◆ **TASK STATEMENT**
Return the first line, the line containing "HOOK_LOOP_STEPS = 15", and every line between them, exactly as they stand.

◆ **DATA SEGMENT**
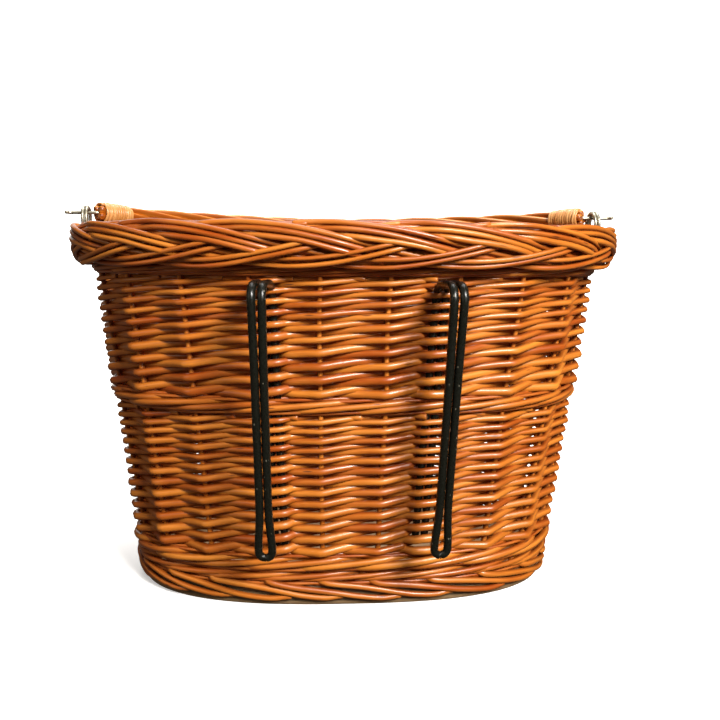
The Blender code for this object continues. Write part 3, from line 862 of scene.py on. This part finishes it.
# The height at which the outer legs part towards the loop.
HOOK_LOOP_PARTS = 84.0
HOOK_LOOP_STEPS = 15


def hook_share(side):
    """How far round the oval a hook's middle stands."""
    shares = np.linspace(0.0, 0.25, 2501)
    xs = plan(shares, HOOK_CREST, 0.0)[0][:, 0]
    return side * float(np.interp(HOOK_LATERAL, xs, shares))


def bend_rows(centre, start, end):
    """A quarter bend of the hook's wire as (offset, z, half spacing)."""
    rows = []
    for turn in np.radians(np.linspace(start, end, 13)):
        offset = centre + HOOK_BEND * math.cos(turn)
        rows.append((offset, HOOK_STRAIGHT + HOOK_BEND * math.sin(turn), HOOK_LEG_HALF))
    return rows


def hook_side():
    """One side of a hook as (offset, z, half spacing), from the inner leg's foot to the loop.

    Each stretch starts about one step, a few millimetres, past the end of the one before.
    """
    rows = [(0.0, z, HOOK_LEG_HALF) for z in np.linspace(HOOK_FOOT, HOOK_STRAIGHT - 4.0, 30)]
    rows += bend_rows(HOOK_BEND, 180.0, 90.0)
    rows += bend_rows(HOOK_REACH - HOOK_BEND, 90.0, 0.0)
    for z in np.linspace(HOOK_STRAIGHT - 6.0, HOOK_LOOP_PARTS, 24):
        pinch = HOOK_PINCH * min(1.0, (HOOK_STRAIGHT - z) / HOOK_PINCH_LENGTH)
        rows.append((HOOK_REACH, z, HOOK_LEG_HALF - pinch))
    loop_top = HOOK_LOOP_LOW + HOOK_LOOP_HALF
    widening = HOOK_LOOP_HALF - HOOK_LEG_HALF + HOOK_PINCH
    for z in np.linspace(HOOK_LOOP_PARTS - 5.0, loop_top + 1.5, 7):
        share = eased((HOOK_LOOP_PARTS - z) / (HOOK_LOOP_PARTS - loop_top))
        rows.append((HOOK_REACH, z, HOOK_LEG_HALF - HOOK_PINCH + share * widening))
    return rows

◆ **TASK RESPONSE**
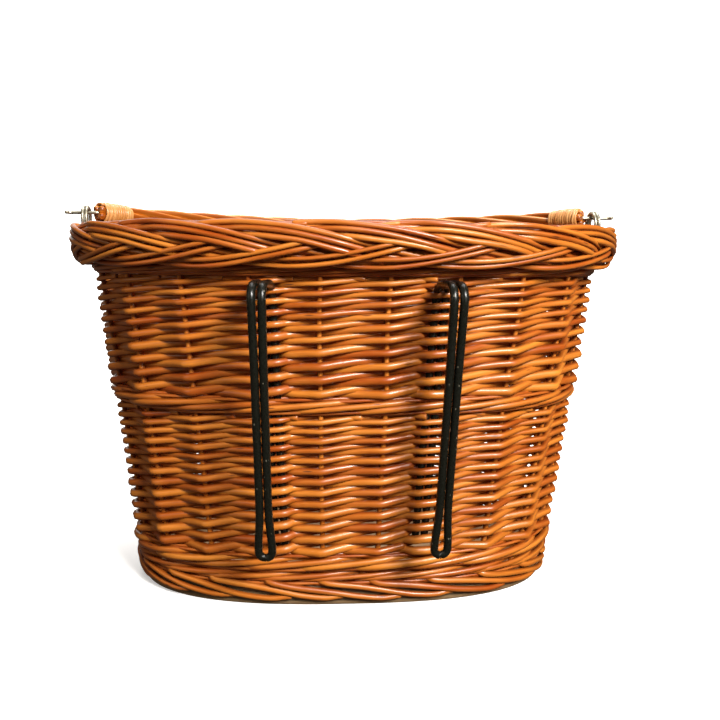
The Blender code for this object continues. Write part 3, from line 862 of scene.py on. This part finishes it.
# The height at which the outer legs part towards the loop.
HOOK_LOOP_PARTS = 84.0
HOOK_LOOP_STEPS = 15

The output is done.